- _YOUR INSTRUCTIONS_: Among the lines below, count those with "rigid". Give the total alone.

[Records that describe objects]
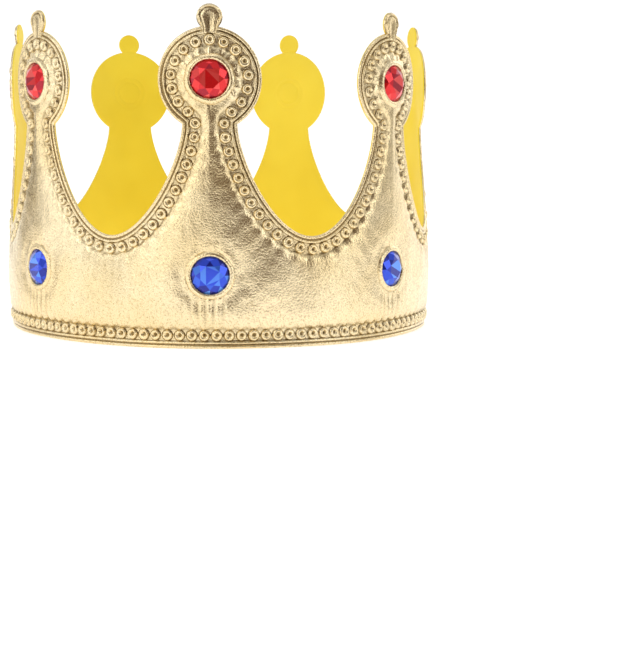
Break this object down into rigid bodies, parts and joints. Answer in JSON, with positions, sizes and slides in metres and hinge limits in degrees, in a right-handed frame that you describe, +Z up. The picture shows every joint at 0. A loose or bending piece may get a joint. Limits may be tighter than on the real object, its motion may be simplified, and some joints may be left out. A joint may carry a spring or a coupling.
{
  "type": "paper crown",
  "caption": "Padded gold foil party crown with a beaded pressed border, round finials and cut gems, lined in yellow and closed at the back with hook-and-loop tape.",
  "frame": {"origin": "centre of the plan box at the bottom rim", "axes": "+Z up from the bottom rim to the points, -Y towards the front point, +Y towards the closure at the back"},
  "size_m": [0.1949, 0.1926, 0.1371],
  "materials": {
    "gold_cover": "satin metallised foil on padded fabric, heat-pressed, crinkled",
    "yellow_lining": "smooth matte",
    "red_gem": "clear glossy, cut in facets",
    "blue_gem": "clear glossy, cut in facets",
    "hook_tape": "woven nylon hooks",
    "loop_tape": "brushed nylon loops"
  },
  "bodies": {
    "root": {"gold_cover": "gold_cover", "yellow_lining": "yellow_lining", "hook_tape": "hook_tape", "loop_tape": "loop_tape", "red_gem_1": "red_gem", "red_gem_2": "red_gem", "red_gem_3": "red_gem", "red_gem_4": "red_gem", "red_gem_5": "red_gem", "red_gem_6": "red_gem", "red_gem_7": "red_gem", "blue_gem_1": "blue_gem", "blue_gem_2": "blue_gem", "blue_gem_3": "blue_gem", "blue_gem_4": "blue_gem", "blue_gem_5": "blue_gem", "blue_gem_6": "blue_gem", "blue_gem_7": "blue_gem"}
  },
  "joints": []
}
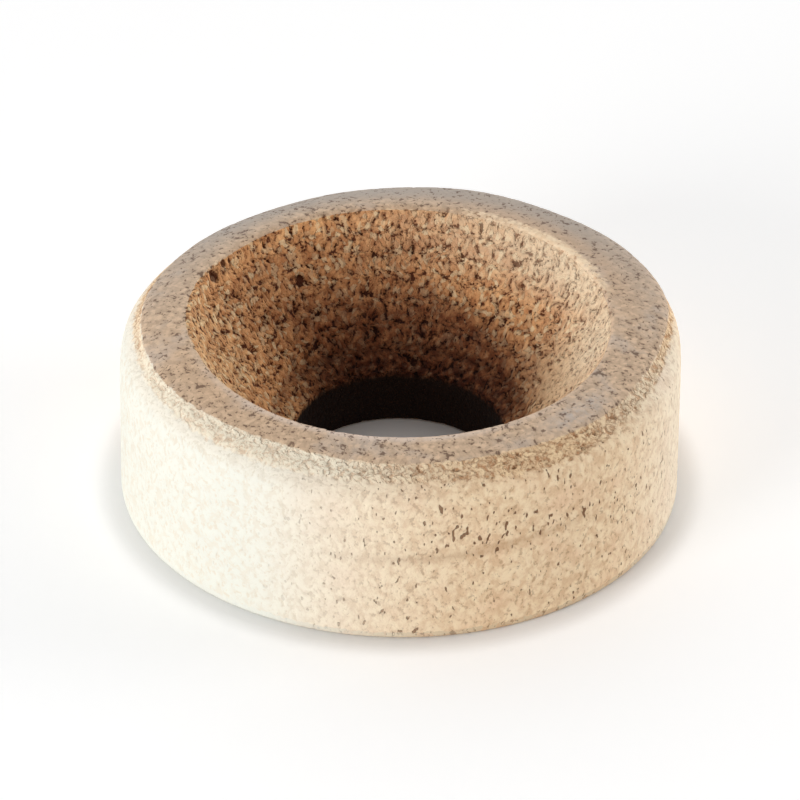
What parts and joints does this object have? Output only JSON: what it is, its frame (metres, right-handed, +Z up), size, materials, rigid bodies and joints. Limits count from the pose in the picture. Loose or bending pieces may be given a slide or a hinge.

- _TASK ANSWER_: 2